As with Ong-Bak the great set pieces are surrounded by weak attempts to set them up. Director Pinkaew just about gets away with it, but strangely the slickness and obvious bigger budget than the original movie makes you much less forgiving of the lack of a decent plot, flattening the originals charm for something that might as well be just another Western action movie. It also seems to have lost much of the energy from that film too.

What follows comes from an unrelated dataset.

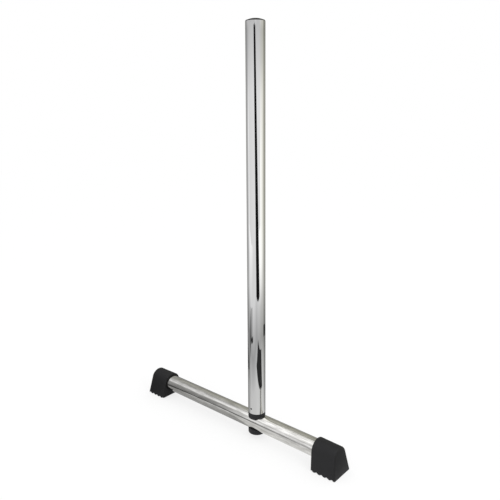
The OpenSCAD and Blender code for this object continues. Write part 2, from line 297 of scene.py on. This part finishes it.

Notably unlike Ong-Bak the film avoids straight stunts, combining them with fight sequences at every turn. A deliberate move perhaps, but one that will obviously effect the audience - especially considering the first movie appealed almost as much to women as it did to men

Warror King isn’t a bad action movie by any means, but all it’s slickness can’t save a another ham-fisted plot - it’s just not as thrilling as Ong-Bak. Though this film may have chalked up a fair amount of Box Office revenue, you can’t help but feel that’s just a knock on effect of it’s predecessors popularity. If Tony Jaa is really going to cross over to a Western audience he’s really going to have to work a bit harder…

DVD details

Distributor: Premier Asia (UK)

Great picture and sound quality from Premier Asia, but even with the featurettes and interviews you might wonder if there's really enough here to warrant a second disc?